PROVIDED RECORDS:
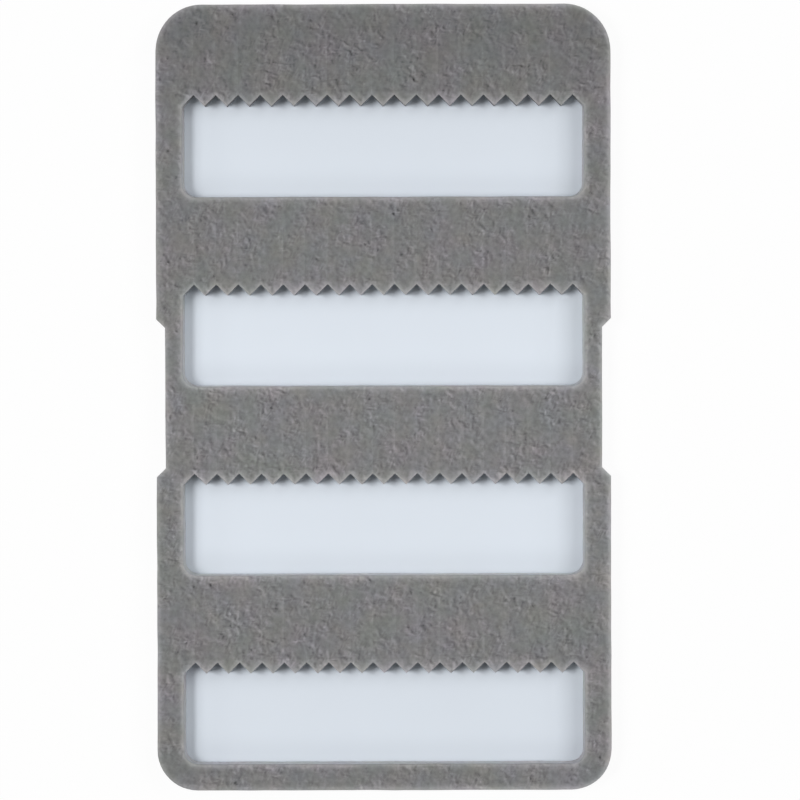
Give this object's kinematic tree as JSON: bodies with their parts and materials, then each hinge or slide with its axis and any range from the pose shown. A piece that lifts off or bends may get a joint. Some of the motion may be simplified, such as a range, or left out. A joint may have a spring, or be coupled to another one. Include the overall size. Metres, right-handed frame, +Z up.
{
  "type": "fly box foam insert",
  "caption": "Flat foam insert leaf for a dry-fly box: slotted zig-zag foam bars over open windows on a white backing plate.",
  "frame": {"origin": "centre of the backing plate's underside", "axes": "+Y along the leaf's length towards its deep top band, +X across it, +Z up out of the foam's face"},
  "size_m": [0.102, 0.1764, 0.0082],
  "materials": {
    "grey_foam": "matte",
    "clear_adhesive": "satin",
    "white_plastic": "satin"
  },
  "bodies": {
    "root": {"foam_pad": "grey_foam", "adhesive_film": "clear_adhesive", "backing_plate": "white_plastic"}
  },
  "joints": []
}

...

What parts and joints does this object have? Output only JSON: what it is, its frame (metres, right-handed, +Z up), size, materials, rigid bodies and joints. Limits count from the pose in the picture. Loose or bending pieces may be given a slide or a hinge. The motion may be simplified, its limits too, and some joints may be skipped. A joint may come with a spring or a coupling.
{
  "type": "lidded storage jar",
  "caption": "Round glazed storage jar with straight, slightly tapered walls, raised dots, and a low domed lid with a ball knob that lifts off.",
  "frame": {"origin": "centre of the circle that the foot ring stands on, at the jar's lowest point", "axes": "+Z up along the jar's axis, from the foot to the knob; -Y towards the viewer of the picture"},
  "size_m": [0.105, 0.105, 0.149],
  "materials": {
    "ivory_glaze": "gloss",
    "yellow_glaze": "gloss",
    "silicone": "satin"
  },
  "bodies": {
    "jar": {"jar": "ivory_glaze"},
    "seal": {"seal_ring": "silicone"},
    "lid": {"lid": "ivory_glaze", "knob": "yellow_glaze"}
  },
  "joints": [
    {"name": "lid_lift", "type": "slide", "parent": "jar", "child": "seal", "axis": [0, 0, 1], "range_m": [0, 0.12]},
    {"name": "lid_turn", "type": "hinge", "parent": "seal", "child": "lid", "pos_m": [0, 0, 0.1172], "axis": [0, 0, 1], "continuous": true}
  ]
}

* * *

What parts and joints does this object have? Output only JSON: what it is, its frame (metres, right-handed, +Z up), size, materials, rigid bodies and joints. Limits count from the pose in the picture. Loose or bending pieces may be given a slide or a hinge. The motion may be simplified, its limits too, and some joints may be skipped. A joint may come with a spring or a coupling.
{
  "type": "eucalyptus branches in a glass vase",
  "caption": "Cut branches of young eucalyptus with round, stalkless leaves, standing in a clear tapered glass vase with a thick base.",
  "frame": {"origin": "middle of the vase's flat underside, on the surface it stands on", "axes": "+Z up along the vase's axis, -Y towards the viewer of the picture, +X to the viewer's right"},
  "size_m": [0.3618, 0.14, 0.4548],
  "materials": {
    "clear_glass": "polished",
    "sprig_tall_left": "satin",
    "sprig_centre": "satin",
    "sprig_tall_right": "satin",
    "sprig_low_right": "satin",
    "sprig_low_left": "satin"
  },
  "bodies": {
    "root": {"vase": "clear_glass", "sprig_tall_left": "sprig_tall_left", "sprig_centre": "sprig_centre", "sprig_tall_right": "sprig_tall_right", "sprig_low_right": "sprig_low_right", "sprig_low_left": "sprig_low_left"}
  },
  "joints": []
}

EXERCISE DESCRIPTION: Show every line in the records above that contains the word "lifts".

RESULT FOR THIS EXERCISE:
Give this object's kinematic tree as JSON: bodies with their parts and materials, then each hinge or slide with its axis and any range from the pose shown. A piece that lifts off or bends may get a joint. Some of the motion may be simplified, such as a range, or left out. A joint may have a spring, or be coupled to another one. Include the overall size. Metres, right-handed frame, +Z up.
  "caption": "Round glazed storage jar with straight, slightly tapered walls, raised dots, and a low domed lid with a ball knob that lifts off.",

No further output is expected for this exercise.